__Problem description__
Can you reproduce the data beneath, keeping every line exact?

## Start

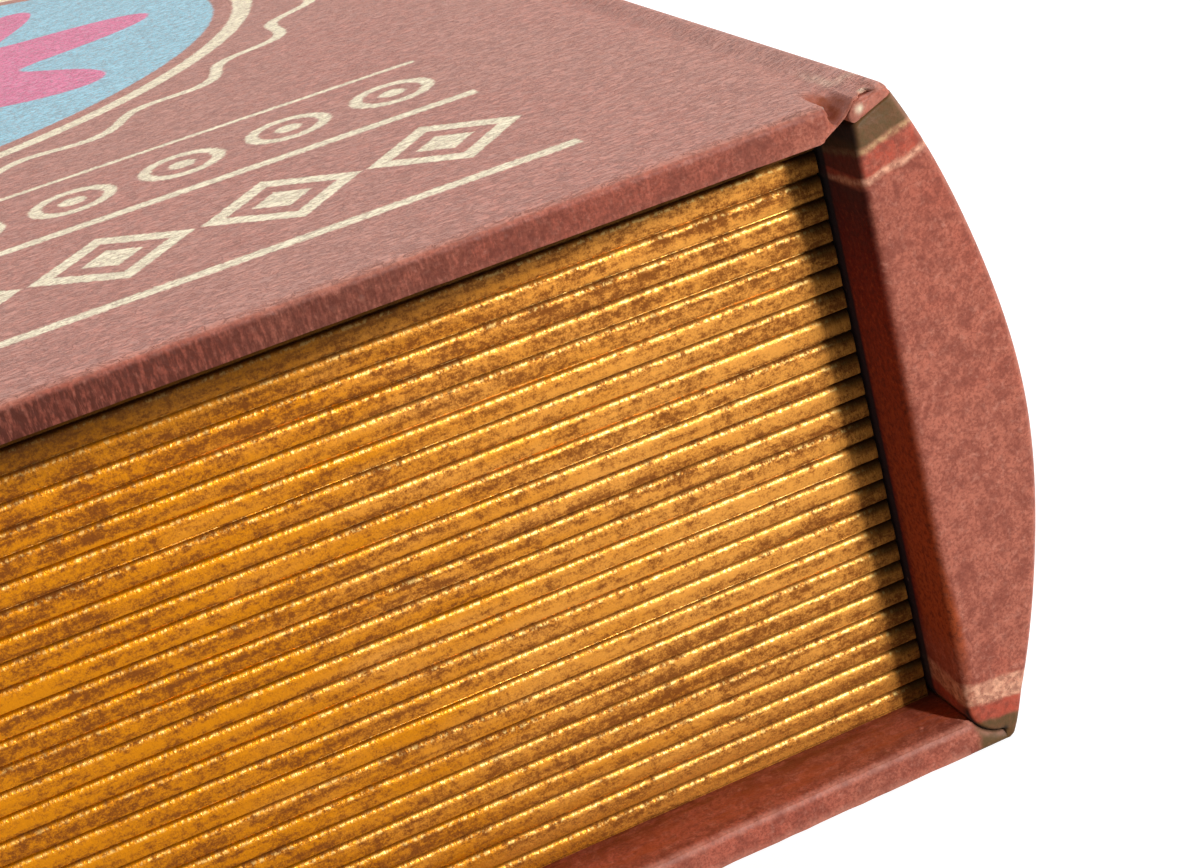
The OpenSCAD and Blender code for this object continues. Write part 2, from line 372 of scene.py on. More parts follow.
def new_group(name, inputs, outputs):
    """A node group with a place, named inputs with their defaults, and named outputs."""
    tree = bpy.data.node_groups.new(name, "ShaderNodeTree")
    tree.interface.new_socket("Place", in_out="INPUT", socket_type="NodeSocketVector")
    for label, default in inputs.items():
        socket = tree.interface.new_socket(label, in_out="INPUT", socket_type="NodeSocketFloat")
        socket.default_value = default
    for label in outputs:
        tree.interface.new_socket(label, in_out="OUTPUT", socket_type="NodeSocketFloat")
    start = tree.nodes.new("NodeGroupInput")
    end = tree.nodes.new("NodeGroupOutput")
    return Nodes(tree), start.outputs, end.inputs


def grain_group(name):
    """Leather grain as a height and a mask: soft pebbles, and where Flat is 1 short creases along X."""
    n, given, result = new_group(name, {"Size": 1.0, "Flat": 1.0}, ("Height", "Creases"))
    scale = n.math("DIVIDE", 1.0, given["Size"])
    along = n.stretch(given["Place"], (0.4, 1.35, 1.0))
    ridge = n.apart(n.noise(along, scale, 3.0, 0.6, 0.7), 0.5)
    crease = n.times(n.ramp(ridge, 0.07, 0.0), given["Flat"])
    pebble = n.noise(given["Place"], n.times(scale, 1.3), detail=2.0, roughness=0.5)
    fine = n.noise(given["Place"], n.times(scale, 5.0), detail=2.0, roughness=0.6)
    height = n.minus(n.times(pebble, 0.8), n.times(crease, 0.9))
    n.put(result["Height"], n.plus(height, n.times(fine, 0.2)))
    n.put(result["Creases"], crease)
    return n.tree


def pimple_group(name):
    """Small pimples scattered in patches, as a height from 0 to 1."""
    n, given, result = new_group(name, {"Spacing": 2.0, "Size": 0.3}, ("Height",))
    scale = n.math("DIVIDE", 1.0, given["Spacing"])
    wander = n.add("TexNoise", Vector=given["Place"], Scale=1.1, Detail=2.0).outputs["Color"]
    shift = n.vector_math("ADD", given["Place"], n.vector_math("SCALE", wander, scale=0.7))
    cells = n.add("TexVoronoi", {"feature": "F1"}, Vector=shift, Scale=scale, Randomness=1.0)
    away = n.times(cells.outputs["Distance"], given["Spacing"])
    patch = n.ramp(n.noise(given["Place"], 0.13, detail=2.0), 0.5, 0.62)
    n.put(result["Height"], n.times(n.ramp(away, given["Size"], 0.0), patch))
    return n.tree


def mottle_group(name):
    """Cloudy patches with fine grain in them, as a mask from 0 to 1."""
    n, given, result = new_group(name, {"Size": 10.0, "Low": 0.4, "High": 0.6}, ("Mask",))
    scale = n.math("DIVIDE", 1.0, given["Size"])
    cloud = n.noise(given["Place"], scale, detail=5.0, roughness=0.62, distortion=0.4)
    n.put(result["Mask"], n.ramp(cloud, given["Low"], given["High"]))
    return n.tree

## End

__Response to this task__
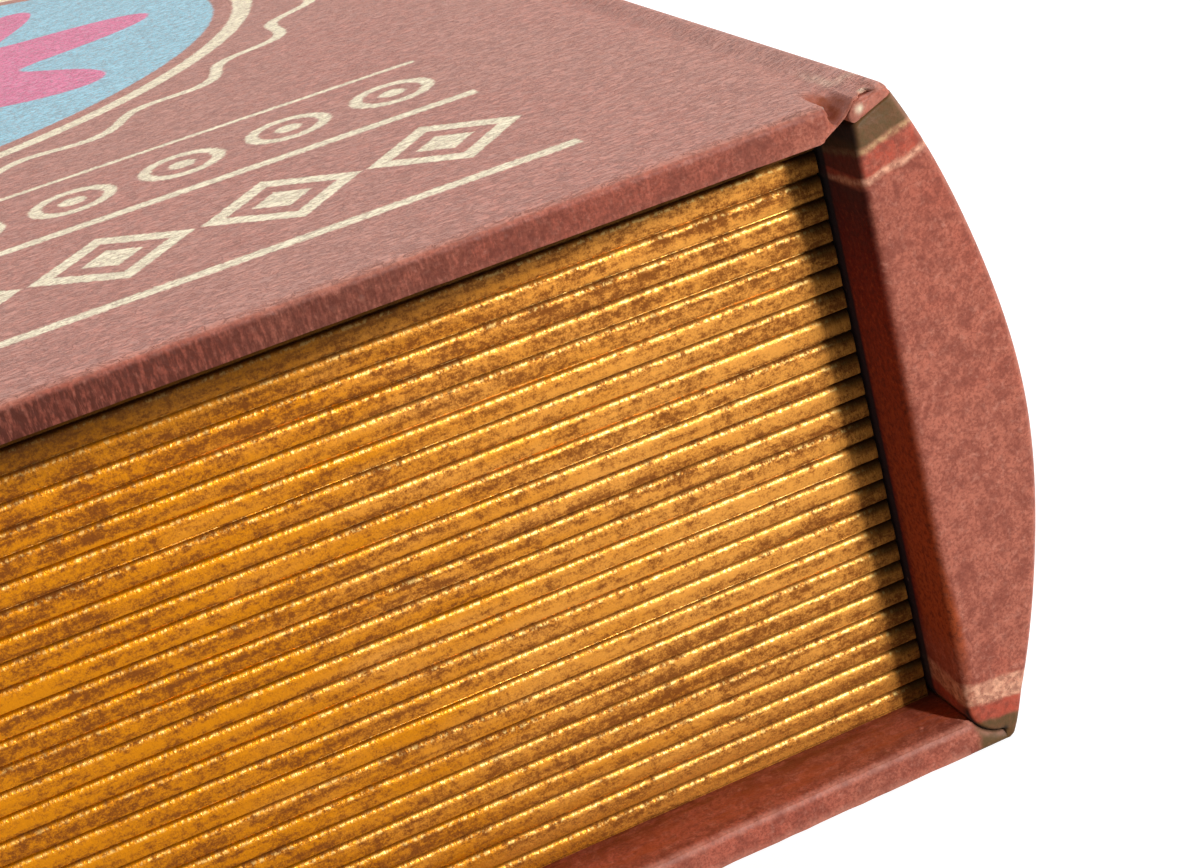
The OpenSCAD and Blender code for this object continues. Write part 2, from line 372 of scene.py on. More parts follow.
def new_group(name, inputs, outputs):
    """A node group with a place, named inputs with their defaults, and named outputs."""
    tree = bpy.data.node_groups.new(name, "ShaderNodeTree")
    tree.interface.new_socket("Place", in_out="INPUT", socket_type="NodeSocketVector")
    for label, default in inputs.items():
        socket = tree.interface.new_socket(label, in_out="INPUT", socket_type="NodeSocketFloat")
        socket.default_value = default
    for label in outputs:
        tree.interface.new_socket(label, in_out="OUTPUT", socket_type="NodeSocketFloat")
    start = tree.nodes.new("NodeGroupInput")
    end = tree.nodes.new("NodeGroupOutput")
    return Nodes(tree), start.outputs, end.inputs


def grain_group(name):
    """Leather grain as a height and a mask: soft pebbles, and where Flat is 1 short creases along X."""
    n, given, result = new_group(name, {"Size": 1.0, "Flat": 1.0}, ("Height", "Creases"))
    scale = n.math("DIVIDE", 1.0, given["Size"])
    along = n.stretch(given["Place"], (0.4, 1.35, 1.0))
    ridge = n.apart(n.noise(along, scale, 3.0, 0.6, 0.7), 0.5)
    crease = n.times(n.ramp(ridge, 0.07, 0.0), given["Flat"])
    pebble = n.noise(given["Place"], n.times(scale, 1.3), detail=2.0, roughness=0.5)
    fine = n.noise(given["Place"], n.times(scale, 5.0), detail=2.0, roughness=0.6)
    height = n.minus(n.times(pebble, 0.8), n.times(crease, 0.9))
    n.put(result["Height"], n.plus(height, n.times(fine, 0.2)))
    n.put(result["Creases"], crease)
    return n.tree


def pimple_group(name):
    """Small pimples scattered in patches, as a height from 0 to 1."""
    n, given, result = new_group(name, {"Spacing": 2.0, "Size": 0.3}, ("Height",))
    scale = n.math("DIVIDE", 1.0, given["Spacing"])
    wander = n.add("TexNoise", Vector=given["Place"], Scale=1.1, Detail=2.0).outputs["Color"]
    shift = n.vector_math("ADD", given["Place"], n.vector_math("SCALE", wander, scale=0.7))
    cells = n.add("TexVoronoi", {"feature": "F1"}, Vector=shift, Scale=scale, Randomness=1.0)
    away = n.times(cells.outputs["Distance"], given["Spacing"])
    patch = n.ramp(n.noise(given["Place"], 0.13, detail=2.0), 0.5, 0.62)
    n.put(result["Height"], n.times(n.ramp(away, given["Size"], 0.0), patch))
    return n.tree


def mottle_group(name):
    """Cloudy patches with fine grain in them, as a mask from 0 to 1."""
    n, given, result = new_group(name, {"Size": 10.0, "Low": 0.4, "High": 0.6}, ("Mask",))
    scale = n.math("DIVIDE", 1.0, given["Size"])
    cloud = n.noise(given["Place"], scale, detail=5.0, roughness=0.62, distortion=0.4)
    n.put(result["Mask"], n.ramp(cloud, given["Low"], given["High"]))
    return n.tree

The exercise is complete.